What Prof. Klar has claimed, in the passages quoted, is that, depending on one’s view of the scope of “probative evidence”, if one takes the Snell robust, pragmatic, commonsense, approach to its logical conclusion, it permits a finding of an actual causal connection without adequate evidence. Or, to borrow a phrase from another court, the Snell approach, extended to its logical end, if improperly applied, permits judges and juries to “conjure up” a connection.
It is of course, one thing to state how Snell ought to have been, or ought to be, understood by judges and lawyers. It is a very different other to describe how it was and is, in fact, understood.
In Prof.
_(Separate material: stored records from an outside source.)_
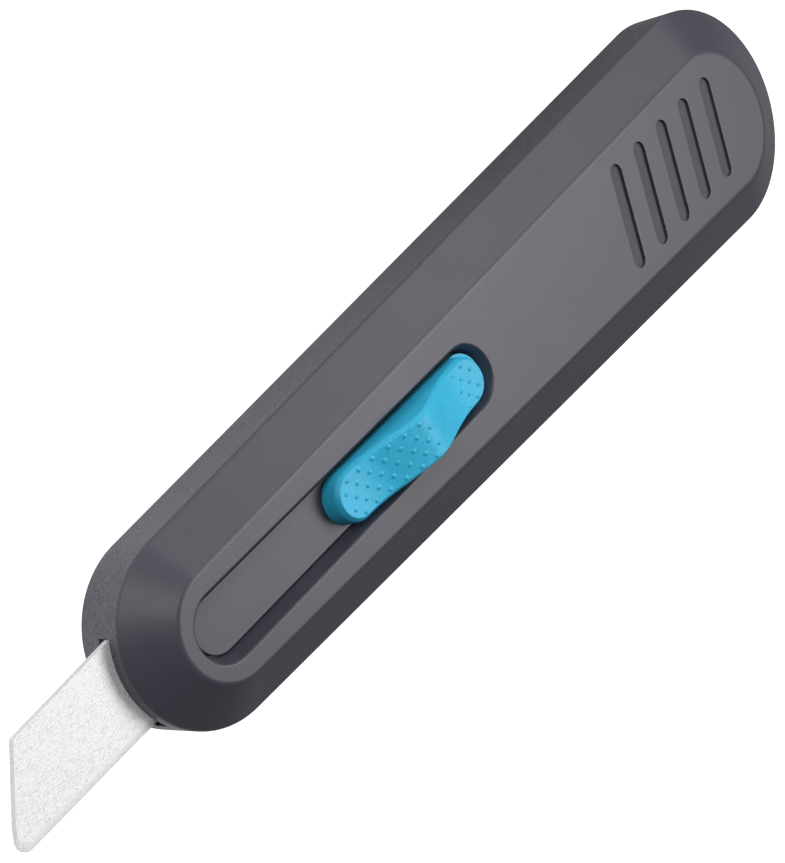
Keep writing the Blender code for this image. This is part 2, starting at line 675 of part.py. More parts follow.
def blade_peg(index, mat, body):
    x = PEG_X[index]
    bottom, top = PEG_Z
    peg = turned(f"blade_peg_{index + 1}", x, PEG_Y,
                 ((PEG_R, bottom), (PEG_R, top - 0.2), (PEG_R - 0.2, top)))
    return finish(peg, mat, body, (x, PEG_Y, bottom))


def blade_clamp(mat, body):
    """An L-shaped plate over the blade; its arm reaches back to the screw beside the finger's lane."""
    bottom, top = CLAMP_Z
    below, above = bottom - OVERSHOOT, top + OVERSHOOT
    plate = prism("blade_clamp", rectangle(*CLAMP_X, *CLAMP_Y, 0.9), bottom, top)
    x, y = CLAMP_SCREW
    cut(plate,
        box("notch", CLAMP_X[0] - OVERSHOOT, CLAMP_ARM_X, CLAMP_ARM_Y, CLAMP_Y[1] + OVERSHOOT, below, above),
        turned("countersink", x, y, ((0.85, below), (0.85, bottom), (1.75, top + 0.2))))
    return finish(plate, mat, body, (x, y, bottom))


def clamp_screw(mat, body):
    x, y = CLAMP_SCREW
    bottom, top = CLAMP_Z
    profile = ((0.3, bottom - 2.2), (SMALL_SCREW_R, bottom - 1.9), (SMALL_SCREW_R, bottom + 0.1),
               (1.25, top - 0.1), (1.25, top))
    return finish(turned("clamp_screw", x, y, profile, SMALL_ARC), mat, body, (x, y, bottom))


def latch_spring(mat, body):
    """Rises from the lower shell to a nose that stands behind the carrier's tail."""
    z = LATCH_BASE_Z
    nose = CARRIER_X[0] - 1.2
    path = [(0.0, z), (4.6, z), (6.2, z + 0.3), (nose - 1.4, LATCH_NOSE_Z - 0.15), (nose, LATCH_NOSE_Z),
            (nose + 0.5, LATCH_NOSE_Z - 0.85)]
    return leaf("latch_spring", path, LATCH_T, mat, body, LATCH_RIVET_X)


def anchor_pin(name, z0, z1, mat, body):
    pin = turned(name, PIN_X, 0.0, ((PIN_R - 0.1, z0), (PIN_R, z0 + 0.1), (PIN_R, z1 - 0.1),
                                    (PIN_R - 0.1, z1)), SMALL_ARC)
    return finish(pin, mat, body, (PIN_X, 0.0, z0))


def hooked_spring(name, x0, x1, z, r, turns, mat, body):
    """An extension spring along X: a coil whose ends are hooks around an upright pin at x0 and x1."""
    hook_r = PIN_R + SPRING_WIRE_R + 0.15
    lead = 1.6
    start, end = x0 + hook_r + lead, x1 - hook_r - lead
    points = [(x0 + hook_r * math.cos(a), hook_r * math.sin(a), z)
              for a in (math.radians(d) for d in range(-90, -271, -30))]
    steps = turns * 10
    for i in range(steps + 1):
        a = math.pi / 2 + 2 * math.pi * i / 10
        x = start + (end - start) * i / steps
        points.append((x, r * math.sin(a), z + r * math.cos(a)))
    points += [(x1 + hook_r * math.cos(a), hook_r * math.sin(a), z)
               for a in (math.radians(d) for d in range(90, -91, -30))]
    curve = bpy.data.curves.new(name, "CURVE")
    curve.dimensions = "3D"
    curve.bevel_depth = SPRING_WIRE_R * MM
    curve.bevel_resolution = 1
    curve.use_fill_caps = True
    spline = curve.splines.new("POLY")
    spline.points.add(len(points) - 1)
    for target, point in zip(spline.points, points):
        target.co = (*(c * MM for c in point), 1.0)
    wire = bpy.data.objects.new(name + "_curve", curve)
    bpy.context.collection.objects.link(wire)
    graph = bpy.context.evaluated_depsgraph_get()
    mesh = bpy.data.meshes.new_from_object(wire.evaluated_get(graph))
    bpy.data.objects.remove(wire)
    coil = bpy.data.objects.new(name, mesh)
    bpy.context.collection.objects.link(coil)
    return finish(coil, mat, body, (x0, 0.0, z), 60)


def main():
    clear_scene()
    grey = make_material("grey_plastic", (0.13, 0.125, 0.15), 0.55)
    dark = make_material("dark_plastic", (0.05, 0.05, 0.055), 0.5)
    cyan = make_material("cyan_plastic", (0.05, 0.45, 0.75), 0.45)
    ceramic = make_material("white_ceramic", (0.9, 0.9, 0.9), 0.5)
    steel = make_material("steel", (0.55, 0.55, 0.56), 0.35, 1.0)
    housing = body_empty("housing_frame", 0.0, 0.0, 0.0)
    slider = body_empty("slider_slide", SHOE_SCREW_X, 0.0, Z_TRACK)
    carrier = body_empty("carrier_slide", CARRIER_X[0], 0.0, CARRIER_Z[0])

    upper_shell(grey, housing)
    lower_shell(grey, housing)
    track_plate(grey, housing)
    for i in range(len(HOUSING_SCREWS)):
        housing_screw(i, steel, housing)
    for i in range(len(TRACK_SCREWS_X)):
        small_screw(f"track_screw_{i + 1}", TRACK_SCREWS_X[i], TRACK_SCREW_Z, steel, housing)
    anchor_pin("slider_spring_pin", *SLIDER_PIN_Z, steel, housing)
    anchor_pin("carrier_spring_pin", *CARRIER_PIN_Z, steel, housing)
    latch_spring(steel, housing)
    rivet("latch_rivet", LATCH_RIVET_X, LATCH_RIVET_Z, -1, 1.9, steel, housing)

    thumb_slider(cyan, slider)
    slider_shoe(dark, slider)
    small_screw("slider_screw", SHOE_SCREW_X, SLIDER_SCREW_Z, steel, slider)
    drive_finger(steel, slider)
    rivet("finger_rivet", FINGER_RIVET_X, FINGER_RIVET_Z, 1, 1.4, steel, slider)
    hooked_spring("slider_return_spring", PIN_X, SHOE_PEG_X, SLIDER_SPRING_Z,
                  SLIDER_SPRING_R, 14, steel, housing)

    blade(ceramic, carrier)
    blade_carrier(dark, carrier)
    blade_clamp(steel, carrier)
    clamp_screw(steel, carrier)
    for i in range(len(PEG_X)):
        blade_peg(i, steel, carrier)
    hooked_spring("carrier_return_spring", PIN_X, CARRIER_PEG_X, CARRIER_SPRING_Z,
                  CARRIER_SPRING_R, 16, steel, housing)


main()
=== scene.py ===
"""The finished look of a retractable utility knife with a ceramic blade.

Lengths in the constants are millimetres. X stations are counted from the middle of the housing, as
in the part's own source, and SHIFT_X takes them to the shared frame. Y and Z are the frame's own.
"""

import math

import bmesh
import bpy
from mathutils import Matrix, Vector


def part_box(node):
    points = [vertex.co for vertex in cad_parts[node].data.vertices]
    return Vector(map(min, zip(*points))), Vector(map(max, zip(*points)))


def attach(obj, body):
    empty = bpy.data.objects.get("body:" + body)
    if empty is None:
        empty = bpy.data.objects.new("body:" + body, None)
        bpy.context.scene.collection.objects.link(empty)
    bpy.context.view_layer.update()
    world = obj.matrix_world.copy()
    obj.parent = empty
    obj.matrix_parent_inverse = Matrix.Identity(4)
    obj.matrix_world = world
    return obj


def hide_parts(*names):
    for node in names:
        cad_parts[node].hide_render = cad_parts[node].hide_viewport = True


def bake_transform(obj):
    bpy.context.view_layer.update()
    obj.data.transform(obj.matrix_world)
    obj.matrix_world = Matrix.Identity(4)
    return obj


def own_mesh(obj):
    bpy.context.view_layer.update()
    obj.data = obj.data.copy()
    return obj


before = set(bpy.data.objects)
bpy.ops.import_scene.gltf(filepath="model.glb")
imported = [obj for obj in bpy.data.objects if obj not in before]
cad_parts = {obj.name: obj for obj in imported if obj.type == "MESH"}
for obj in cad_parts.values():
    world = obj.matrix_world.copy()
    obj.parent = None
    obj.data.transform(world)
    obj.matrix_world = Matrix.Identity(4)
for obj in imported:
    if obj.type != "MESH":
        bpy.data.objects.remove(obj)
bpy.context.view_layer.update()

MM = 0.001

# ---------------------------------------------------------------- sizes

BODY_LENGTH = 155.0
RIM_REAR_R = 17.8
RIM_FRONT_R = 13.1
FACE_REAR_X = -57.7
FACE_REAR_R = 11.0
FACE_FRONT_X = 64.1
FACE_FRONT_R = 7.5
CHAMFER_H = 4.46
CHAMFER_RUN = 6.1
SIDE_H = 7.69
RIM_FILLET = 0.55
FACE_FILLET = 1.3
WALL = 2.4
FACE_WALL = 3.2
SEAM_GAP = 0.14
SEAM_LIP = 0.12

NOSE_X = BODY_LENGTH / 2
REAR_X = -NOSE_X
SHIFT_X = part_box("upper_shell")[1].x / MM - NOSE_X
Z_SEAM = CHAMFER_H
Z_RIM = CHAMFER_H + SIDE_H
Z_FACE = Z_RIM + CHAMFER_H
Z_CEILING = Z_FACE - FACE_WALL

# The upper shell's cavity draws in from a shoulder below the rim to the ceiling.
CAVITY_SHOULDER_DROP = 0.6
CAVITY_DRAW_IN = 1.8

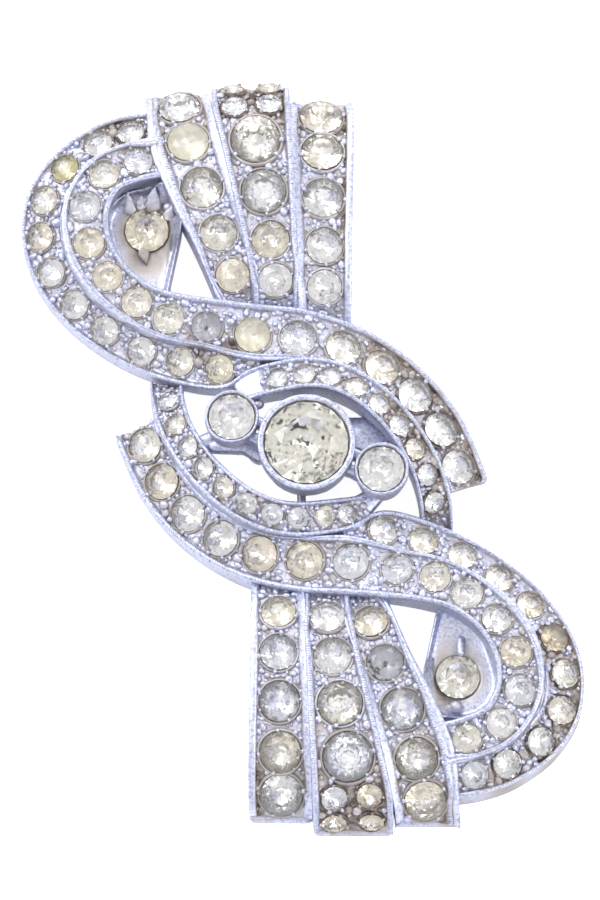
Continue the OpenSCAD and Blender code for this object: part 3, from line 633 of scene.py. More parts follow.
def cross_section(table, s, rows, left, right, fade, rounding, level):
    """Places (offset, height, hollow) from the left edge over the floor to the right edge."""
    edges = []
    for (kind, wanted, crest), way, reach in ((left, -1, WL), (right, 1, WR)):
        width = edge_width(rows, reach, wanted)
        height, _ = crest_height(table, s, crest, fade)
        outer = rows[:, reach] - END_TUCK * rounding
        edges.append([(way * (outer - share * width), np.maximum(height + lift, FLOOR), hollow)
                      for share, lift, hollow in EDGES[kind]])
    start, stop = edges[0][-1][0] + FLOOR_GAP, edges[1][-1][0] - FLOOR_GAP
    floor = [(start + (stop - start) * k / (FLOOR_POINTS - 1), level, FLOOR_HOLLOW)
             for k in range(FLOOR_POINTS)]
    return edges[0] + floor + edges[1][::-1], len(edges[0]), len(edges[1])

# %% The lane's walls and underside
WALL_LEAST = 1.5             # a wall is at least this high
WALL_SHARES = (1.0, 0.66, 0.33)      # where a wall has points, from its foot up
WALL_MM, WALL_RELIEF = 0.5, 0.05
WALL_HOLLOW, UNDER_HOLLOW = 0.4, 0.5
ROOF_INSET = 0.2
FAN_END = 38.4               # no lane reaches further from the middle than the fans' ends


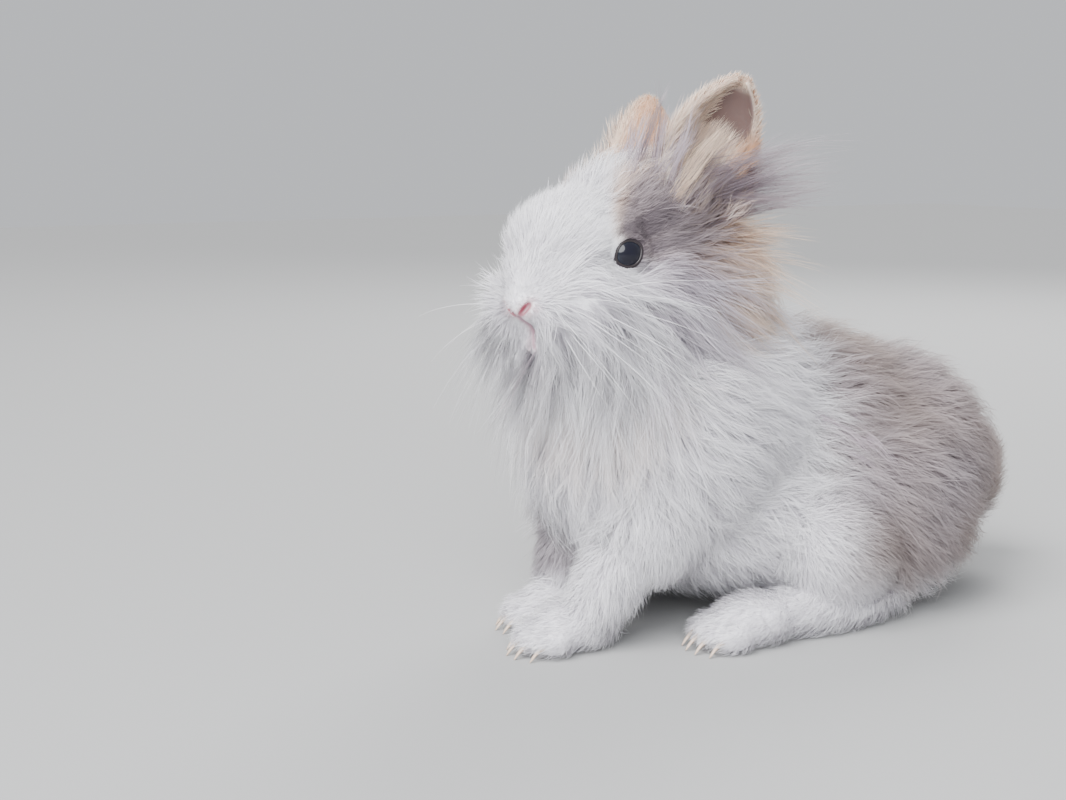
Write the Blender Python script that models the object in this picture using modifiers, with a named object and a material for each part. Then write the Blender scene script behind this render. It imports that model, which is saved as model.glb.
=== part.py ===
"""A young long-haired rabbit, sitting alert on a level floor, as a life-size display model.

Metres, +Z up. The rabbit faces -Y, its left side is +X, and its soles lie on Z = 0.
Each body region is moulded from named masses of flesh, each with the depth of its coat.
The long coat is laid over them lock by lock: each lock follows the lie of the fur there.
"""

import math
import random

import bmesh
import bpy
from mathutils import Euler, Matrix, Vector
from mathutils.bvhtree import BVHTree

# Driving sizes
GAP = 0.0003  # kept between touching pieces
STANCE_SHIFT = Vector((0.0, -0.0485, 0.0))  # brings the middle of the stance to the origin
HEAD_CENTRE = Vector((0.006, -0.031, 0.138))
HEAD_PITCH, HEAD_ROLL, HEAD_YAW = math.radians(10), math.radians(-5), math.radians(13)
EYE_RADIUS = 0.0080
EYE_PLACE = Vector((0.0168, -0.0085, 0.0050))  # left eye, in the head's own axes
LID_RADIUS, LID_THICKNESS = 0.0063, 0.0013
CLEARING_RADIUS, CLEARING_REACH = 0.0150, 0.0190
EAR_LENGTH, EAR_WIDTH, EAR_WALL = 0.060, 0.036, 0.0022
EAR_BASE = Vector((0.0200, 0.0290, 0.0120))  # left ear, in the head's own axes
CLAW_LENGTH, CLAW_RADIUS = 0.0065, 0.0011
SHORT_COAT = 0.0065  # coat up to this depth is part of the moulded form
CORE_SHARE = 0.4  # of a longer coat's depth, which the core under the locks takes
ROOT_DEPTH = 0.003  # how far a lock's root is sunk in
TRUNK_TRIANGLES = 1900
KEPT = 0.8  # of the triangles that a union leaves, most of the rest being slivers

# How a lock's width, thickness and lift run from its root to its tip
LOCK_PROFILE = [
    (0.00, 0.62, 1.00, 0.00),
    (0.32, 1.00, 1.00, 0.42),
    (0.68, 0.74, 0.75, 0.82),
    (1.00, 0.07, 0.16, 1.00),
]

# The plane that parts the neck from the torso: a point on it, and the side that the neck is on
NECK_PARTING = (Vector((0.0, -0.062, 0.064)), Vector((0.0, -0.547, 0.837)))

# Colour, roughness and metal of each finish
WHITE_COAT = ((0.86, 0.84, 0.85), 0.9, 0.0)
GREY_COAT = ((0.42, 0.37, 0.37), 0.9, 0.0)
FAWN_COAT = ((0.74, 0.56, 0.42), 0.85, 0.0)
DARK_EYE = ((0.02, 0.022, 0.04), 0.08, 0.0)


def finish(name, colour, roughness, metallic):
    made = bpy.data.materials.new(name)
    made.use_nodes = True
    shader = made.node_tree.nodes["Principled BSDF"]
    shader.inputs["Base Color"].default_value = (*colour, 1.0)
    shader.inputs["Roughness"].default_value = roughness
    shader.inputs["Metallic"].default_value = metallic
    return made


def ball(centre, radii, coat=0.0, turn=(0, 0, 0)):
    """One mass of flesh: its centre, its radii, the depth of coat on it, its turn in degrees."""
    spin = Euler([math.radians(a) for a in turn]).to_matrix().to_4x4()
    return Matrix.Translation(Vector(centre)) @ spin, Vector(radii), coat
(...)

Klar’s defence, the 5th edition had gone to print just before the release of Clements.
In any event, first-year law students should look at the quotation from Hansen and ask themselves what effect that would have on their marks in legal research and writing if they did what the BCCA did.
Many of you have heard versions of the “failure to communicate” line I’ve quoted and linked to. Some readers will recall the line. Others will recall the line and will have seen the movie. If you haven’t seen it, do.
[Portions of this post first appeared in the University of Alberta Faculty Law Blog under the heading Failure to communicate.)
Only if you plan to go public with your second and third. I have it on good authority that at least one or two judicial jaws (outside of BC) dropped in astonishment.
My reaction on first reading the Hansen quote was “just plain wrong”, if you are keeping score. Does this mean I should not transfer my Ontario call to BC any time soon?